• [SHORT PROBLEM] Copy out every record below, word for word.

• [THE DATA]

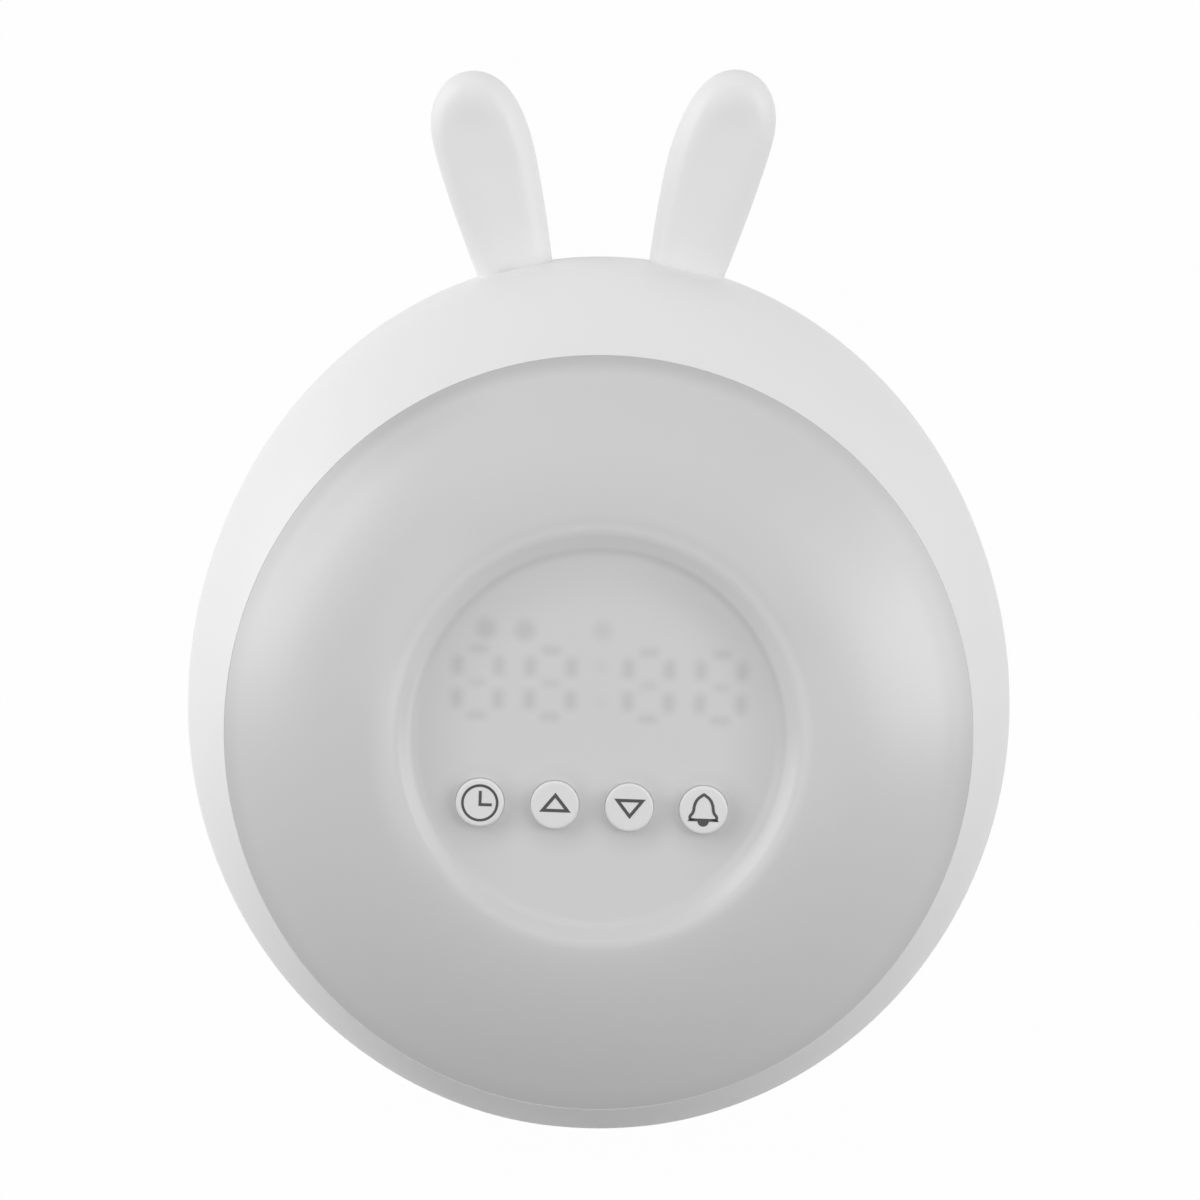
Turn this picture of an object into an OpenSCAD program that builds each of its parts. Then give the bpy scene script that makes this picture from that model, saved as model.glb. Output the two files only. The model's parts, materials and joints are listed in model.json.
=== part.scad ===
// Kids alarm clock with night light: a round white head on a flat base, two spoon-shaped
// ears, a domed light diffuser with a round dial recess, four keys and a screwed rear half.
// Millimetres. +X is the clock's right as you face it, -Y its front, +Z up.
// The origin is at the middle of the footprint, on the surface the rubber feet stand on.

/* [Head] */
// Outer radius of the bezel edge
rim_r = 73.2; // [55:0.1:90]
// Bulge of the widest ring beyond the bezel edge, sideways
bulge_side = 9.2; // [3:0.1:20]
// Bulge of the widest ring beyond the bezel edge, upwards
bulge_top = 17.7; // [5:0.1:30]
// Bulge of the widest ring beyond the bezel edge, downwards
bulge_low = 12.6; // [5:0.1:25]
// Distance of the widest ring behind the head centre
mid_y = 8; // [0:0.5:20]
// Where the front curve starts, in degrees from the face axis
edge_ang = 48; // [30:1:70]
// Wall thickness of both housings
wall = 2.4; // [1.8:0.1:3.5]
// Extra wall beside the bezel
rim_wall = 0.9; // [0:0.1:2]
// Height of the slice that the flat base cuts off the widest ring
base_cut = 7.8; // [3:0.1:15]
// Softness of the base's edge
base_soft = 2; // [0.5:0.1:4]
// Facets round each ring of the head
ring_n = 72; // [48:8:96]

/* [Rear half] */
// Back edge behind the head centre
back_y = 51; // [40:0.5:70]
// Radius of the round back edge
back_r = 58; // [45:0.5:70]
// Height of the back's middle over the head centre
back_z = 2; // [-5:0.5:8]
// Squareness of the rear curve
rear_pow = 2.2; // [2:0.1:4]
// Parting plane behind the head centre
part_y = 29; // [20:0.5:36]
// Depth of the lap joint between the halves
lap = 3; // [2:0.5:5]
// Play in the lap joint
lap_play = 0.1; // [0.05:0.01:0.3]
// Depth of the recessed back panel
panel_sink = 2; // [0.5:0.1:4]
// Thickness of the back panel
panel_t = 2.2; // [1.6:0.1:4]

/* [Face] */
// Backward lean of the face, in degrees
face_tilt = 12; // [0:0.5:25]
// Distance of the bezel plane from the head centre
face_h = 35.6; // [25:0.1:50]
// Width of the bezel edge round its opening
rim_edge = 0.4; // [0.3:0.05:4]
// Step from the bezel opening out to the seat behind its lip
seat_step = 1.7; // [1:0.05:3]
// Depth of the bezel lip
lip_t = 5; // [3:0.1:7]
// Depth of the seat behind the bezel plane
seat_d = 9.5; // [7:0.1:12]
// Turn of the round dial unit in its bezel, in degrees
dial_turn = -1.4; // [-5:0.1:5]

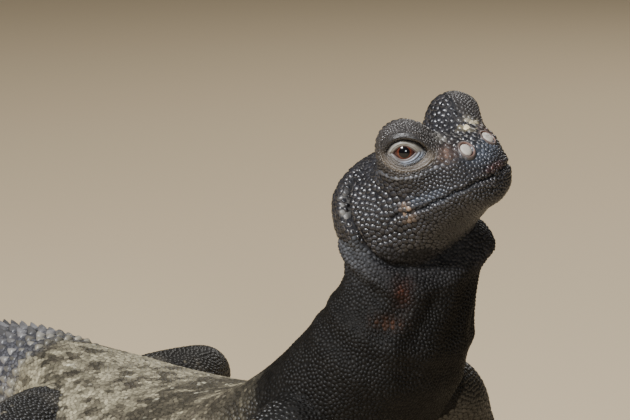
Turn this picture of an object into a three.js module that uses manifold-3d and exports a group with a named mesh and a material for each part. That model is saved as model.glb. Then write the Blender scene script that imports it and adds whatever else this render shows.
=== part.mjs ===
// A spiny-tailed desert lizard (uromastyx), life size, propped up on its straight forelegs with the
// head raised. Millimetres, +Z up. The trunk runs along +X with the snout forward, +Y is the animal's
// left, and the belly, tail and soles rest on the plane z = 0.
import * as THREE from "three";
import { mergeVertices } from "three/addons/utils/BufferGeometryUtils.js";
import Module from "manifold-3d";

const wasm = await Module();
wasm.setup();

// Driving dimensions
const GAP = 0.3; // clearance between neighbouring nodes
const TRUNK_SIDES = 32;
const TORSO_RINGS = 17;
const NECK_RINGS = 13;
const HEAD_RINGS = 36;
const LEG_SIDES = 10;
const LEG_RINGS = 3; // between two leg stations
const JOINT_TURNS = [0.5, 1.05]; // rings over a round joint, as angles from its rim

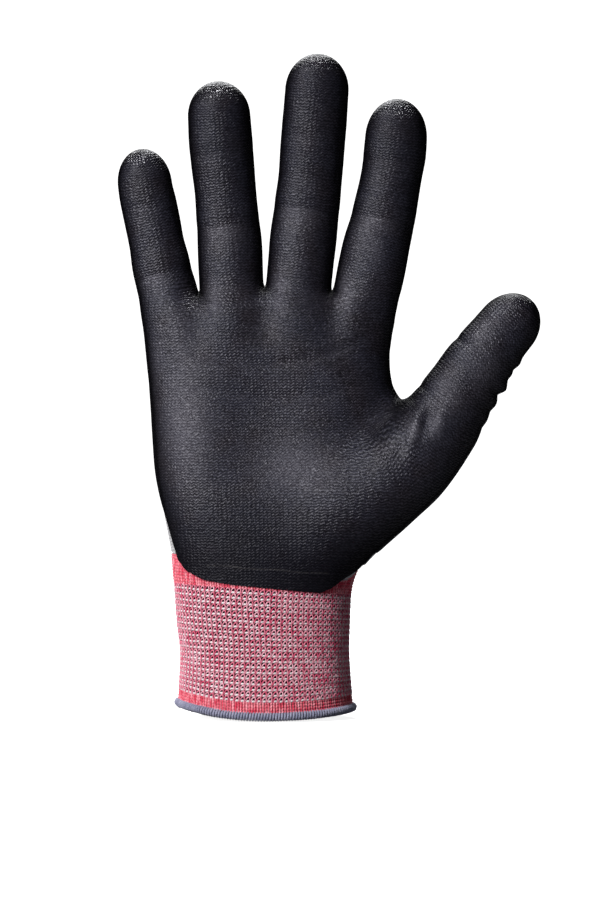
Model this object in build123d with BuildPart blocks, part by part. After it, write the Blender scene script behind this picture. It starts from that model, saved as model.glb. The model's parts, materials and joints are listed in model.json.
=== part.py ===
"""Right-hand knitted cut resistant glove with a dipped palm, held open as it sits on a hand.

The glove is a seamless knitted liner (finger stalls, hand, wrist band and rib cuff in one
piece of knitting), a foam coating dipped over the palm side and the fingertips, elastic
yarns laid into the cuff, and a thread overlocked round the hem.  Liner and coating are
divided at the flexion creases, because each finger stall moves in stages.

Frame: millimetres, +Z from the hem to the fingertips, palm towards -Y, thumb towards +X.
The origin is the centre of the wrist opening, in the plane the hem stands on.
"""
from build123d import *
from dataclasses import dataclass
import math
import os

os.makedirs("parts", exist_ok=True)

UP, RIGHT, BACK = Vector(0, 0, 1), Vector(1, 0, 0), Vector(0, 1, 0)

# ---------------------------------------------------------------- layers
LINER_T = 1.1            # knitted liner, wall thickness
CUFF_T = 1.5             # rib knit of the cuff, thicker than the liner
COAT_GAP = 0.08          # liner face to the inside of the coating
COAT_T = 0.5             # foam coating

# outer and inner face of each layer, as growth from the knit's outer face
LINER = (0.0, -LINER_T)
CUFF_WALL = (0.0, -CUFF_T)
COAT = (COAT_GAP + COAT_T, COAT_GAP)

# ---------------------------------------------------------------- joints
CLEAR = 0.25             # half gap at every flexion line
MARGIN = 0.8             # degrees kept free at each end of a joint's travel
PIVOT = 0.45             # a stall's axis lies this share of its half depth towards the palm
TIP_RATIO = 0.60         # a fingertip joint's travel, as a share of the joint below it

WRIST = Vector(-0.7, 0, 34.0)
WRIST_FLEX = (-30.0, 40.0)           # degrees, positive towards the palm
SIDE = Vector(-0.3, 0, 58.0)         # axis of the wrist's sideways bend, bottom of the hand
WRIST_SIDE = (-12.0, 12.0)           # degrees, positive towards +X


# ---------------------------------------------------------------- stalls
@dataclass
class Stall:
    stations: list                   # distance along it, x, y, z, half width
    dome: float                      # length of the rounded tip
    joints: tuple                    # flexion joints, distance along
    spread: tuple                    # sideways travel at the root, degrees
    flex: tuple                      # travel of the first two joints, positive to the palm
    sign: int                        # +1: positive spread leans to +X, -1: to -X
    ratio: tuple = (0.90, 0.86)      # half depth over half width, at the start and the tip
    root: float = 0.0                # distance along at which it leaves the hand
    pad: float = 0.0                 # turn of the pad about the stall, degrees


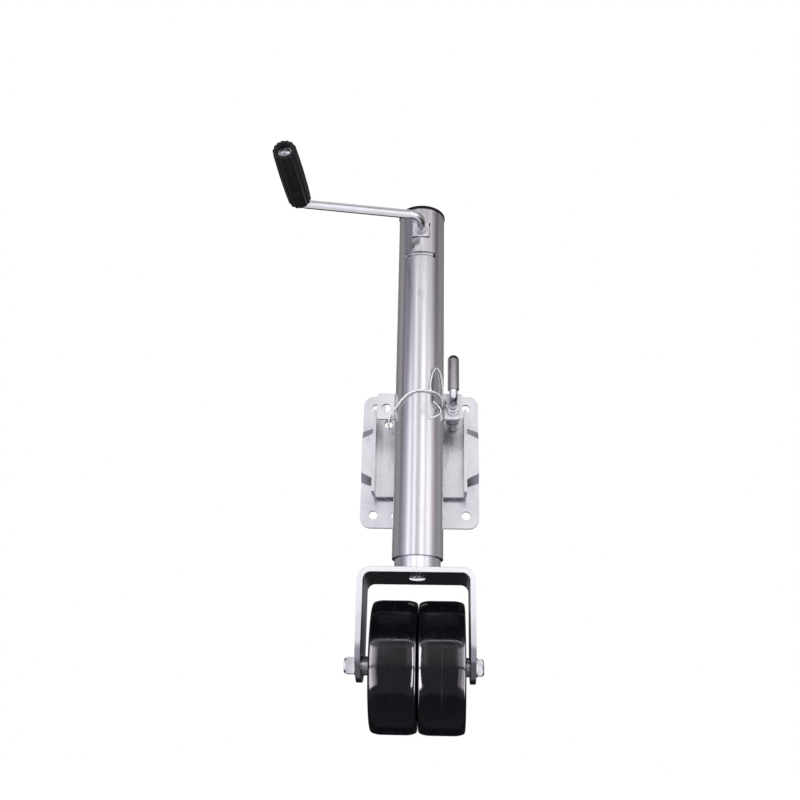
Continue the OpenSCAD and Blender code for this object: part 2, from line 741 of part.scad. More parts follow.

• [RESPONSE]
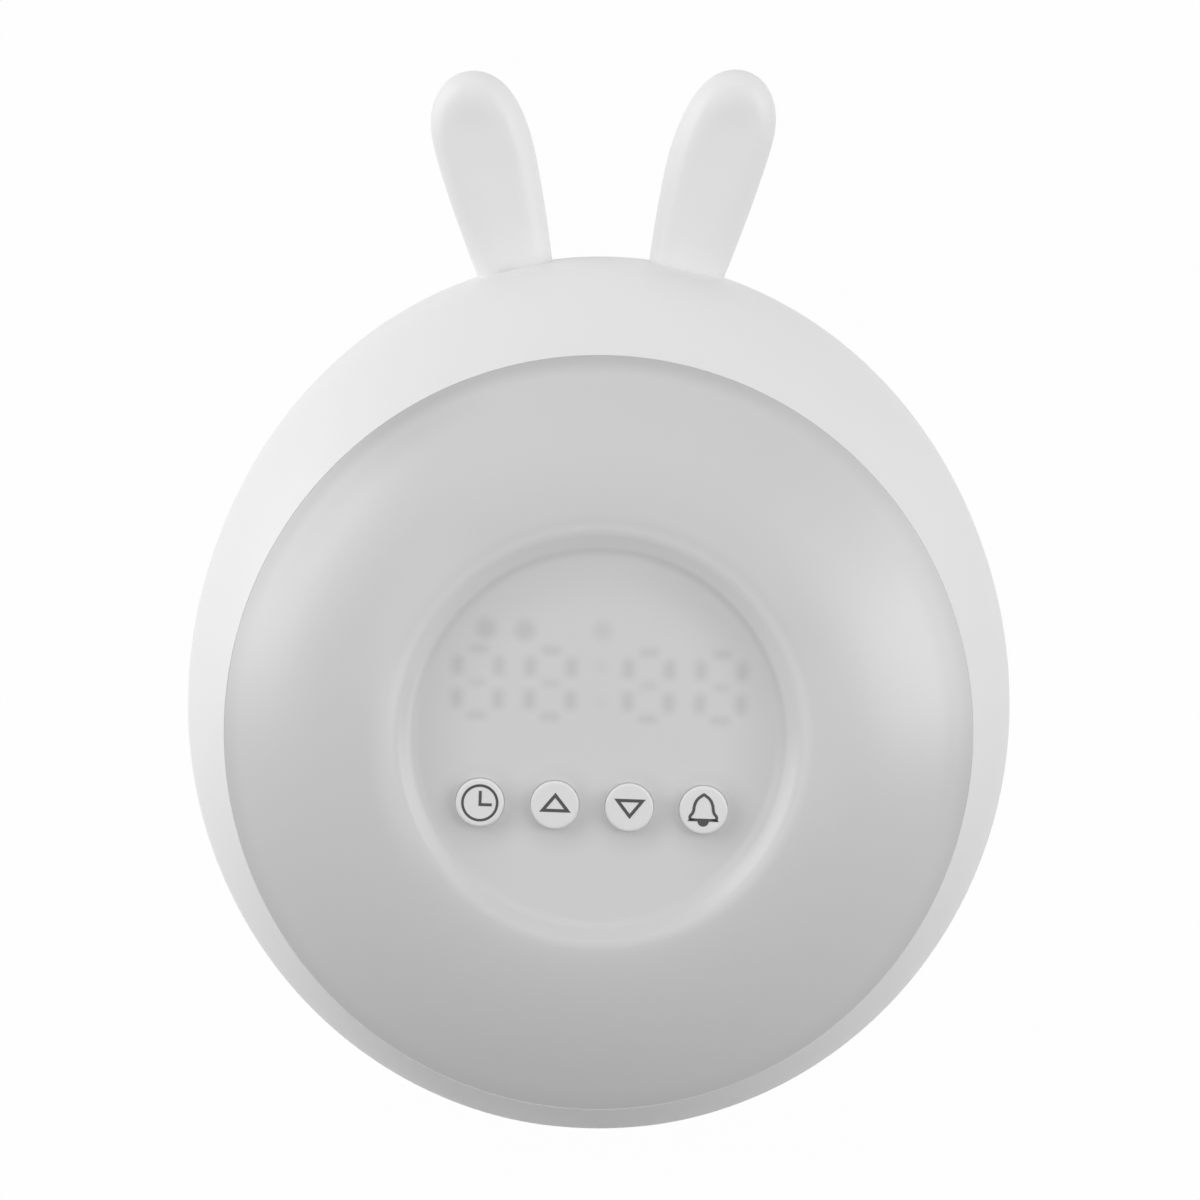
Turn this picture of an object into an OpenSCAD program that builds each of its parts. Then give the bpy scene script that makes this picture from that model, saved as model.glb. Output the two files only. The model's parts, materials and joints are listed in model.json.
=== part.scad ===
// Kids alarm clock with night light: a round white head on a flat base, two spoon-shaped
// ears, a domed light diffuser with a round dial recess, four keys and a screwed rear half.
// Millimetres. +X is the clock's right as you face it, -Y its front, +Z up.
// The origin is at the middle of the footprint, on the surface the rubber feet stand on.

/* [Head] */
// Outer radius of the bezel edge
rim_r = 73.2; // [55:0.1:90]
// Bulge of the widest ring beyond the bezel edge, sideways
bulge_side = 9.2; // [3:0.1:20]
// Bulge of the widest ring beyond the bezel edge, upwards
bulge_top = 17.7; // [5:0.1:30]
// Bulge of the widest ring beyond the bezel edge, downwards
bulge_low = 12.6; // [5:0.1:25]
// Distance of the widest ring behind the head centre
mid_y = 8; // [0:0.5:20]
// Where the front curve starts, in degrees from the face axis
edge_ang = 48; // [30:1:70]
// Wall thickness of both housings
wall = 2.4; // [1.8:0.1:3.5]
// Extra wall beside the bezel
rim_wall = 0.9; // [0:0.1:2]
// Height of the slice that the flat base cuts off the widest ring
base_cut = 7.8; // [3:0.1:15]
// Softness of the base's edge
base_soft = 2; // [0.5:0.1:4]
// Facets round each ring of the head
ring_n = 72; // [48:8:96]

/* [Rear half] */
// Back edge behind the head centre
back_y = 51; // [40:0.5:70]
// Radius of the round back edge
back_r = 58; // [45:0.5:70]
// Height of the back's middle over the head centre
back_z = 2; // [-5:0.5:8]
// Squareness of the rear curve
rear_pow = 2.2; // [2:0.1:4]
// Parting plane behind the head centre
part_y = 29; // [20:0.5:36]
// Depth of the lap joint between the halves
lap = 3; // [2:0.5:5]
// Play in the lap joint
lap_play = 0.1; // [0.05:0.01:0.3]
// Depth of the recessed back panel
panel_sink = 2; // [0.5:0.1:4]
// Thickness of the back panel
panel_t = 2.2; // [1.6:0.1:4]

/* [Face] */
// Backward lean of the face, in degrees
face_tilt = 12; // [0:0.5:25]
// Distance of the bezel plane from the head centre
face_h = 35.6; // [25:0.1:50]
// Width of the bezel edge round its opening
rim_edge = 0.4; // [0.3:0.05:4]
// Step from the bezel opening out to the seat behind its lip
seat_step = 1.7; // [1:0.05:3]
// Depth of the bezel lip
lip_t = 5; // [3:0.1:7]
// Depth of the seat behind the bezel plane
seat_d = 9.5; // [7:0.1:12]
// Turn of the round dial unit in its bezel, in degrees
dial_turn = -1.4; // [-5:0.1:5]

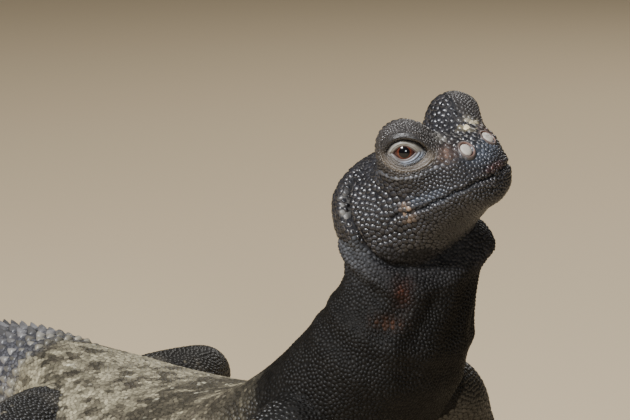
Turn this picture of an object into a three.js module that uses manifold-3d and exports a group with a named mesh and a material for each part. That model is saved as model.glb. Then write the Blender scene script that imports it and adds whatever else this render shows.
=== part.mjs ===
// A spiny-tailed desert lizard (uromastyx), life size, propped up on its straight forelegs with the
// head raised. Millimetres, +Z up. The trunk runs along +X with the snout forward, +Y is the animal's
// left, and the belly, tail and soles rest on the plane z = 0.
import * as THREE from "three";
import { mergeVertices } from "three/addons/utils/BufferGeometryUtils.js";
import Module from "manifold-3d";

const wasm = await Module();
wasm.setup();

// Driving dimensions
const GAP = 0.3; // clearance between neighbouring nodes
const TRUNK_SIDES = 32;
const TORSO_RINGS = 17;
const NECK_RINGS = 13;
const HEAD_RINGS = 36;
const LEG_SIDES = 10;
const LEG_RINGS = 3; // between two leg stations
const JOINT_TURNS = [0.5, 1.05]; // rings over a round joint, as angles from its rim

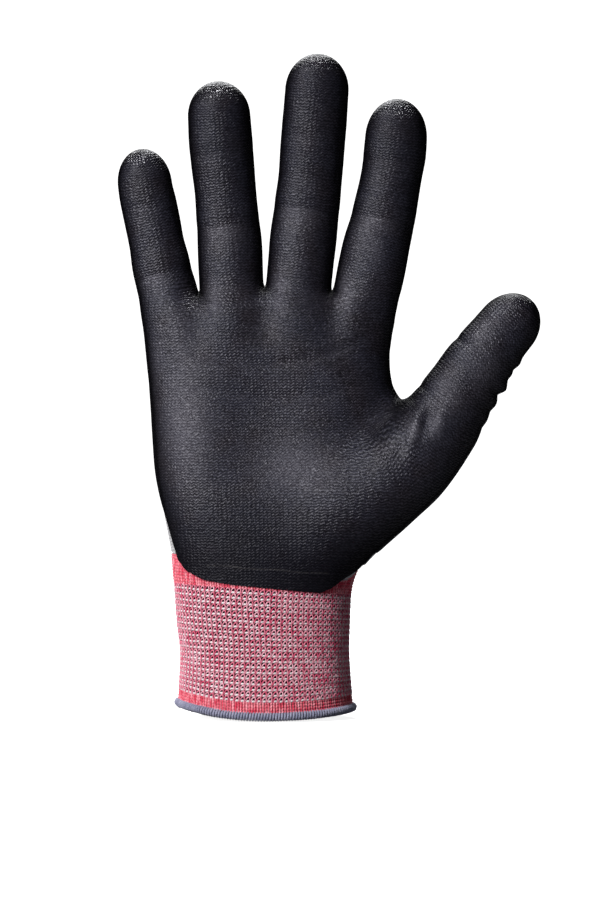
Model this object in build123d with BuildPart blocks, part by part. After it, write the Blender scene script behind this picture. It starts from that model, saved as model.glb. The model's parts, materials and joints are listed in model.json.
=== part.py ===
"""Right-hand knitted cut resistant glove with a dipped palm, held open as it sits on a hand.

The glove is a seamless knitted liner (finger stalls, hand, wrist band and rib cuff in one
piece of knitting), a foam coating dipped over the palm side and the fingertips, elastic
yarns laid into the cuff, and a thread overlocked round the hem.  Liner and coating are
divided at the flexion creases, because each finger stall moves in stages.

Frame: millimetres, +Z from the hem to the fingertips, palm towards -Y, thumb towards +X.
The origin is the centre of the wrist opening, in the plane the hem stands on.
"""
from build123d import *
from dataclasses import dataclass
import math
import os

os.makedirs("parts", exist_ok=True)

UP, RIGHT, BACK = Vector(0, 0, 1), Vector(1, 0, 0), Vector(0, 1, 0)

# ---------------------------------------------------------------- layers
LINER_T = 1.1            # knitted liner, wall thickness
CUFF_T = 1.5             # rib knit of the cuff, thicker than the liner
COAT_GAP = 0.08          # liner face to the inside of the coating
COAT_T = 0.5             # foam coating

# outer and inner face of each layer, as growth from the knit's outer face
LINER = (0.0, -LINER_T)
CUFF_WALL = (0.0, -CUFF_T)
COAT = (COAT_GAP + COAT_T, COAT_GAP)

# ---------------------------------------------------------------- joints
CLEAR = 0.25             # half gap at every flexion line
MARGIN = 0.8             # degrees kept free at each end of a joint's travel
PIVOT = 0.45             # a stall's axis lies this share of its half depth towards the palm
TIP_RATIO = 0.60         # a fingertip joint's travel, as a share of the joint below it

WRIST = Vector(-0.7, 0, 34.0)
WRIST_FLEX = (-30.0, 40.0)           # degrees, positive towards the palm
SIDE = Vector(-0.3, 0, 58.0)         # axis of the wrist's sideways bend, bottom of the hand
WRIST_SIDE = (-12.0, 12.0)           # degrees, positive towards +X


# ---------------------------------------------------------------- stalls
@dataclass
class Stall:
    stations: list                   # distance along it, x, y, z, half width
    dome: float                      # length of the rounded tip
    joints: tuple                    # flexion joints, distance along
    spread: tuple                    # sideways travel at the root, degrees
    flex: tuple                      # travel of the first two joints, positive to the palm
    sign: int                        # +1: positive spread leans to +X, -1: to -X
    ratio: tuple = (0.90, 0.86)      # half depth over half width, at the start and the tip
    root: float = 0.0                # distance along at which it leaves the hand
    pad: float = 0.0                 # turn of the pad about the stall, degrees


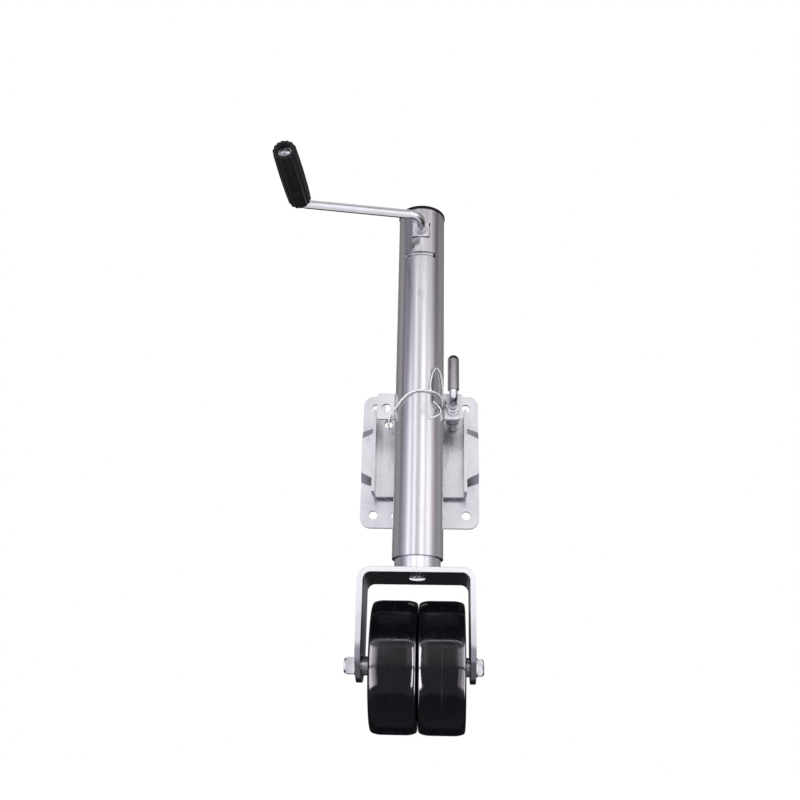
Continue the OpenSCAD and Blender code for this object: part 2, from line 741 of part.scad. More parts follow.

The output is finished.